L'AVARO di Molière al Teatro Quirino (Roma) dal 15 al 27 ottobre

Comunicato Stampa 
L’AVARO di Molière
con Lello Arena, Fabrizio Vona, Francesco Di Trio, Valeria Contadino, Giovanna Mangiù, Gisella Szaniszlò, Fabrizio Bordignon, Enzo Mirone
musiche Paolo Vivaldi
scenografo Luigi Ferrigno
costumi Maria Freitas
foto di scena Max Malatesta
regia Claudio Di Palma

Quando ci si appresta a preparare l' ennesimo allestimento di una commedia classica è sempre lecito porsi una domanda: quale perdurante valore consente ad alcune scritture teatrali di attraversare i tempi incontrando e provocando in modo continuo e sempre nuovo l'interesse di pubblico ed artisti? Nel caso specifico de L'avaro di Molière ci si chiede anche cosa permetta all'aridità spirituale e materiale di Arpagone di essere ancora oggi tanto leggibile e fruibile; cosa le abbia consentito di attraversare con imperturbabile credibilità quelle trasformazioni radicali che in circa tre secoli hanno caratterizzato la vita pubblica e privata degli uomini. È certo che l'artificio drammaturgico molieriano sia informato di caratteri espressivi dalla efficacia oggettiva e che questo rappresenti un motivo fondante e sufficiente che giustifica le riproposizioni. Esiste, però, un altro valore altrettanto incontrovertibile che fa da contrappunto alla meticolosa tecnica di punteggiatura teatrale di Molière. E' quello evidenziato e rappresentato da un mondo intimamente corrotto di straordinaria e persistente contemporaneità che si articola intorno al vizio capitale dell'avarizia. Un mondo che Molière anima di complottismi, di ipocrisie, di opportunismi, di raggiri, di arrivismi, e che abita di fingitori, spreconi, faccendieri, mediatrici, sensali di fronte ai quali l'avaro Arpagone si erge quasi come figura consapevole e sinceramente reo-confessa, pervasa, infondo, da una profonda onestà intellettuale. Lui è naturalmente complementare a tutti gli altri, il suo vizio lo conduce ad una solitudine apparentemente compiaciuta e strafottente, ma che lo costringe a perdere poi quasi più di quanto abbia cercato di trattenere. È incapace di donare il suo tempo e se stesso, valuterebbe il dono come una perdita e la perdita è spreco e lui è un economo conservatore, non può sprecare. È un posseduto dal denaro, accumula ma non usa, diffida, sospetta, accusa, impone, capitola e subdolamente si riabilita, la sua insana fragilità lo destina al drammatico succedersi di buffo e tragico.
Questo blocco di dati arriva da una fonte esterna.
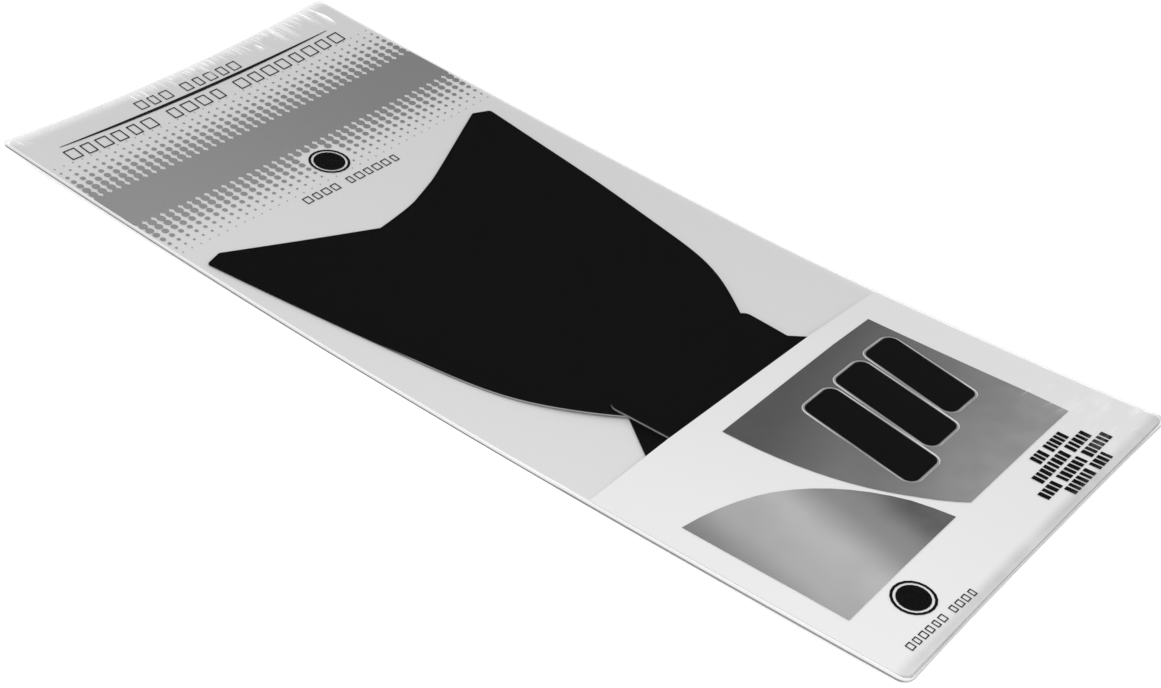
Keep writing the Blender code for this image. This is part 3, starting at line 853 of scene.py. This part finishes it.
@dataclass
class ClearWrap:
    """The clear film round the pack, its creases and its bright edges, all of them painted highlights,
    and the painted shade at its foot.
    """

    half_x: float = 0.1065
    half_y: float = 0.24185
    haze: float = 0.003
    highlight_glow: float = 0.18
    wall_solid: float = 0.85
    # the wrap's cut walls: painted highlight from this rise up, painted shade grey below it on the long
    # sides and at the foot
    wall_highlight_rise: Span = (0.35, 0.60)
    side_wall_shade: float = 0.26
    foot_wall_shade: float = 0.58
    foot_turn: Span = (0.0040, 0.0010)
    far_side: Span = (0.1040, 0.1050)
    far_head: Span = (0.0030, 0.0010)
    foot_shade: float = 0.13
    foot_band: Span = (0.0085, 0.0020)
    head_light: float = 0.62
    head_band: Span = (0.0075, 0.0004)
    side_light: float = 0.55
    side_band: Span = (0.0010, 0.0003)
    streak_light: float = 0.50
    streak_head: Span = (0.0200, 0.0060)
    streak_side: Span = (-0.030, 0.020)
    ripple_light: float = 0.22
    ripple_foot: Span = (0.060, 0.015)
    ripple_side: Span = (0.060, 0.095)
    seed: int = 11
    crease_rise: float = 0.00004
    crease_tip: float = 0.00008
    crease_highlight_glow: float = 0.5
    head_start: float = -0.0300
    head_pitch: float = 0.0038
    head_jitter: float = 0.0012
    head_room: float = 0.0016
    head_row: CreaseRow = CreaseRow(
        34, (0.0050, 0.0120), (0.0005, 0.0012), (84.0, 104.0), (0.0002, 0.0010), (0.40, 1.00)
    )
    corner_right: float = 0.0935
    corner_depth: float = 0.0180
    corner_foot: float = -0.2340
    corner_pitch: float = 0.0058
    corner_jitter: float = 0.0010
    corner_row: CreaseRow = CreaseRow(
        9, (0.0080, 0.0150), (0.0006, 0.0010), (-20.0, 10.0), (0.0002, 0.0010), (0.10, 0.26)
    )
    named: tuple[Crease, ...] = (
        Crease(0.0965, 0.2290, 0.0180, 0.0024, 92.0, 0.0009, 1.5),
        Crease(0.0508, 0.2312, 0.0080, 0.0013, 98.0, 0.0003, 1.3),
        Crease(-0.1012, 0.2362, 0.0090, 0.0010, 100.0, 0.0006, 0.8),
        Crease(-0.0975, 0.2340, 0.0070, 0.0008, 120.0, 0.0004, 0.5),
    )

    def build(self, nodes: Nodes) -> None:
        """Build the wrap as a smooth clear skin, then its creases.

        Args:
            nodes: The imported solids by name.
        """
        bm = joined(nodes["shrink_film"])
        layer = bm.verts.layers.float.new(Paint.RISE.value)
        for vert in bm.verts:
            vert[layer] = float(any(face.normal.z > BROAD_TILT for face in vert.link_faces))
        wrap = add_piece("clear_wrap", bm, self._film())
        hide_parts("shrink_film")
        self._creases(Ground(nodes["shrink_film"]))

    def _film(self) -> bpy.types.Material:
        """Return the wrap's material: clear on the flat, with painted highlights and painted shade along
        its turned edges and ends.

        Returns:
            A Principled material whose alpha and colour follow the place on the wrap.
        """
        board = Board("clear_wrap_film")
        x, y, _ = board.axes(board.spot)
        wall = board.wall()
        flat = board.rest(wall)
        foot_in = board.plus(self.half_y, y)
        head_in = board.math("SUBTRACT", self.half_y, y)
        bright, dim = self._skin(board, x, foot_in, head_in)
        skin_alpha = board.plus(board.plus(bright, dim), self.haze)
        skin_highlight = board.math("DIVIDE", bright, board.plus(skin_alpha, 0.0001))
        far = board.math("MAXIMUM", board.span(x, *self.far_side), board.span(head_in, *self.far_head))
        # The wall's top and its far sides are painted white as highlights; the rest of the wall is
        # painted shade
        wall_highlight = board.math("MAXIMUM", board.span(board.paint(Paint.RISE), *self.wall_highlight_rise), far)
        white = board.plus(board.times(wall, wall_highlight), board.times(flat, skin_highlight))
        alpha = board.plus(board.times(wall, self.wall_solid), board.times(flat, skin_alpha))
        at_foot = board.span(foot_in, *self.foot_turn)
        shade = board.mix(at_foot, grey(self.side_wall_shade), grey(self.foot_wall_shade))
        # The painted highlights glow, on the face and on the far walls only
        highlight_glow = board.times(white, board.rest(board.times(wall, board.rest(far))))
        board.set(Emission_Color=PURE_WHITE, Roughness=0.22, Specular_IOR_Level=0.4)
        board.feed(board.shader.inputs["Base Color"], board.mix(white, shade, grey(1.0)))
        board.feed(board.shader.inputs["Emission Strength"], board.times(highlight_glow, self.highlight_glow))
        board.feed(board.shader.inputs["Alpha"], board.math("MINIMUM", alpha, 1.0))
        return board.material

    def _skin(
        self, board: Board, x: Value, foot_in: Value, head_in: Value
    ) -> tuple[Socket, Socket]:
        """Wire how much light and how much shade the wrap's face shows in each place.

        Args:
            board: The material.
            x: The place across the card.
            foot_in: The distance from the foot end.
            head_in: The distance from the head end.

        Returns:
            The sockets of the light and of the shade.
        """
        side_in = board.math("SUBTRACT", self.half_x, board.math("ABSOLUTE", x))
        side = board.span(side_in, *self.side_band)
        wander = board.noise(60.0, 2.0, (1.0, 0.4, 1.0))
        foot = board.times(board.span(foot_in, *self.foot_band), board.span(wander, 0.25, 0.7, 0.5, 1.0))
        at_head = board.span(head_in, *self.head_band)
        head = board.times(at_head, board.span(wander, 0.2, 0.75, 0.45, 1.0))
        near_head = board.times(board.span(head_in, *self.streak_head), board.span(x, *self.streak_side))
        streak = board.times(board.span(board.noise(90.0, 2.0, (2.4, 0.22, 1.0)), 0.56, 0.74), near_head)
        corner = board.times(board.span(x, *self.ripple_side), board.span(foot_in, *self.ripple_foot))
        ripple = board.times(board.span(board.noise(75.0, 2.0, (0.5, 1.6, 1.0)), 0.52, 0.72), corner)
        bright = board.times(streak, self.streak_light)
        bright = board.plus(bright, board.times(head, self.head_light))
        bright = board.plus(bright, board.times(side, self.side_light))
        bright = board.plus(bright, board.times(ripple, self.ripple_light))
        return bright, board.times(foot, self.foot_shade)

    def _creases(self, ground: Ground) -> None:
        """Lay the creases of the wrap as thin tapered strips of painted highlight on its face.

        Args:
            ground: The wrap's surface.
        """
        rng = random.Random(self.seed)
        creases = list(self.named)
        for index in range(self.head_row.count):
            shift = rng.uniform(-self.head_jitter, self.head_jitter)
            x = self.head_start + index * self.head_pitch + shift
            length, *others = self.head_row.draw(rng)
            creases.append(Crease(x, self.half_y - self.head_room - length / 2, length, *others))
        for index in range(self.corner_row.count):
            x = self.corner_right - rng.uniform(0.0, self.corner_depth)
            y = self.corner_foot + index * self.corner_pitch
            y += rng.uniform(-self.corner_jitter, self.corner_jitter)
            creases.append(Crease(x, y, *self.corner_row.draw(rng)))
        bm = bmesh.new()
        layer = bm.verts.layers.float.new(Paint.GLINT.value)
        for crease in creases:
            self._strip(bm, layer, crease)
        ground.lay(bm, self.crease_rise)
        add_piece("wrap_crease_lights", bm, self._glint())

    def _strip(self, bm: bmesh.types.BMesh, layer: bmesh.types.BMLayerItem, crease: Crease) -> None:
        """Add one crease: a strip that tapers to both tips and is brightest along its middle.

        Args:
            bm: The mesh that it goes into.
            layer: The brightness layer.
            crease: The crease.
        """
        made = bmesh.ops.create_grid(bm, x_segments=10, y_segments=2, size=1.0)["verts"]
        turn = Matrix.Rotation(math.radians(crease.heading), 4, "Z")
        place = Matrix.Translation((crease.x, crease.y, 0.0))
        for vert in made:
            along, across = vert.co.x, vert.co.y
            taper = 1.0 - along * along
            vert[layer] = crease.peak * taper * (1.0 - abs(across))
            vert.co.x = along * crease.length / 2
            wide = crease.width * taper + self.crease_tip
            vert.co.y = across * wide / 2 + crease.bend * along * along
        bmesh.ops.transform(bm, matrix=place @ turn, verts=made)

    def _glint(self) -> bpy.types.Material:
        """Return the creases' material: a glowing painted highlight, white and solid only along their
        middles.
        """
        board = Board("crease_light")
        ripple = board.span(board.noise(1200.0, 2.0), 0.2, 0.8, 0.85, 1.0)
        alpha = board.times(board.paint(Paint.GLINT), ripple)
        board.set(Base_Color=PURE_WHITE, Roughness=0.35)
        board.set(Emission_Color=PURE_WHITE, Emission_Strength=self.crease_highlight_glow)
        board.feed(board.shader.inputs["Alpha"], board.math("MINIMUM", alpha, 1.0))
        return board.material


@dataclass(frozen=True)
class Lamp:
    """One soft square lamp, aimed at the set."""

    name: str
    place: Colour
    size: float
    power: float

    def build(self) -> None:
        """Hang the lamp."""
        data = bpy.data.lights.new(self.name, "AREA")
        data.size = self.size
        data.energy = self.power
        lamp = bpy.data.objects.new(self.name, data)
        lamp.location = self.place
        lamp.rotation_euler = (-Vector(self.place)).to_track_quat("-Z", "Y").to_euler()
        bpy.context.scene.collection.objects.link(lamp)


@dataclass
class Studio:
    """The floor, the lamps and the world."""

    floor_size: float = 6.0
    floor_drop: float = 0.0001
    floor_tone: float = 0.86
    floor_glow: float = 0.55
    world_level: float = 0.50
    world_shine: float = 0.20
    lamps: tuple[Lamp, ...] = (
        Lamp("key", (-0.76, -0.52, 0.86), 0.8, 8.8),
        Lamp("fill", (1.3, 1.2, 2.2), 2.0, 3.0),
    )

    def build(self) -> None:
        """Build the floor, the lamps and the world."""
        self._floor()
        self._world()
        for lamp in self.lamps:
            lamp.build()

    def _floor(self) -> None:
        """Lay a plain pale floor that shows white to the camera and keeps the shadow."""
        bm = bmesh.new()
        bmesh.ops.create_grid(bm, x_segments=1, y_segments=1, size=self.floor_size / 2)
        mesh = bpy.data.meshes.new("floor")
        bm.to_mesh(mesh)
        bm.free()
        floor = bpy.data.objects.new("floor", mesh)
        floor.location.z = -self.floor_drop
        bpy.context.scene.collection.objects.link(floor)
        board = Board("floor_white")
        board.set(Base_Color=(*grey(self.floor_tone), 1.0), Roughness=0.9)
        board.set(Specular_IOR_Level=0.0, Emission_Color=PURE_WHITE)
        path = board.tree.nodes.new("ShaderNodeLightPath")
        seen = board.math("MAXIMUM", path.outputs["Is Camera Ray"], path.outputs["Is Transmission Ray"])
        board.feed(board.shader.inputs["Emission Strength"], board.times(seen, self.floor_glow))
        mesh.materials.append(board.material)

    def _world(self) -> None:
        """Light the set evenly, and show white to the camera."""
        world = bpy.data.worlds.new("studio_world")
        bpy.context.scene.world = world
        world.use_nodes = True
        tree = world.node_tree
        tree.nodes.clear()
        out = tree.nodes.new("ShaderNodeOutputWorld")
        shine = tree.nodes.new("ShaderNodeBackground")
        shine.inputs["Color"].default_value = PURE_WHITE
        path = tree.nodes.new("ShaderNodeLightPath")
        seen = tree.nodes.new("ShaderNodeMath")
        seen.operation = "MAXIMUM"
        tree.links.new(path.outputs["Is Camera Ray"], seen.inputs[0])
        tree.links.new(path.outputs["Is Transmission Ray"], seen.inputs[1])
        mirror = tree.nodes.new("ShaderNodeMapRange")
        mirror.inputs["To Min"].default_value = self.world_level
        mirror.inputs["To Max"].default_value = self.world_shine
        tree.links.new(path.outputs["Is Glossy Ray"], mirror.inputs["Value"])
        level = tree.nodes.new("ShaderNodeMapRange")
        level.inputs["To Max"].default_value = 1.0
        tree.links.new(seen.outputs["Value"], level.inputs["Value"])
        tree.links.new(mirror.outputs["Result"], level.inputs["To Min"])
        tree.links.new(level.outputs["Result"], shine.inputs["Strength"])
        tree.links.new(shine.outputs["Background"], out.inputs["Surface"])


@dataclass
class PhotoView:
    """The camera at the photo's angle, worked out from the card's edges and print."""

    azimuth: float = -58.389
    elevation: float = 36.222
    roll: float = -9.416
    distance: float = 1.07676
    aim: tuple[float, float] = (-0.021770, -0.025290)
    focal_px: float = 2500.0
    width_px: float = 1161.0
    sensor_width: float = 36.0

    def build(self) -> None:
        """Place the camera and make it the scene's."""
        az, el, roll = (math.radians(v) for v in (self.azimuth, self.elevation, self.roll))
        toward = Vector((math.cos(el) * math.sin(az), -math.cos(el) * math.cos(az), math.sin(el)))
        place = Vector((self.aim[0], self.aim[1], 0.0)) + toward * self.distance
        forward = -toward
        across = forward.cross(Vector((0.0, 0.0, 1.0))).normalized()
        down = forward.cross(across)
        right = across * math.cos(roll) + down * math.sin(roll)
        low = down * math.cos(roll) - across * math.sin(roll)
        turn = Matrix((right, -low, -forward)).transposed()
        data = bpy.data.cameras.new("photo_view")
        data.sensor_width = self.sensor_width
        data.lens = self.sensor_width * self.focal_px / self.width_px
        camera = bpy.data.objects.new("photo_view", data)
        camera.matrix_world = Matrix.Translation(place) @ turn.to_4x4()
        bpy.context.scene.collection.objects.link(camera)
        bpy.context.scene.camera = camera


def main() -> None:
    """Load the solids, dress them, and set up the studio."""
    logging.basicConfig(level=logging.INFO, format="%(message)s")
    for item in list(bpy.data.objects):
        bpy.data.objects.remove(item)
    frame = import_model()
    nodes = frame["nodes"]
    PhotoView().build()
    BoardCard().build(nodes)
    FilmPieces().build(nodes)
    Leaflet().build(nodes)
    ClearWrap().build(nodes)
    Studio().build()
    bpy.context.scene.view_settings.view_transform = "Standard"


if __name__ == "__main__":
    main()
Una ritmica recitativa incalzante, mira all' esasperazione del vertiginoso virtuosismo teatrale del testo, la ricerca di una riproducibilità di passioni vere, ancorché viziate, tende a conferire caratteri di ulteriore credibilità agli stilemi dialogici dell'epoca, la individuazione di uno spazio irreale dove abbia ragione e luogo la storia ne segnala la atemporalità. I personaggi sembrano addirittura attraversare le epoche (come se la tela si aprisse nel '600 e calasse sul 2000) in una successione di stili che si snoda nell'immutabilità della trama originaria. Intorno un perimetro, quasi museale, di teche che custodiscono una nutrita e cangiante collezione di sedie. (il collezionismo come altra declinazione dell'avarizia: ossessione del possedere?) Sedie di epoche diverse in cui è possibile leggere il segno del potere, ma anche quello dell'assestamento e, conseguentemente, dell'impigrimento e della devitalizzazione. Simbolo e segno, insomma, di quella depressione dissimulata di Arpagone che gioca, combatte e si dimena con indomito furore e spaesata dabbenaggine contro le maschere della borghesia e contro i fantasmi della propria psiche.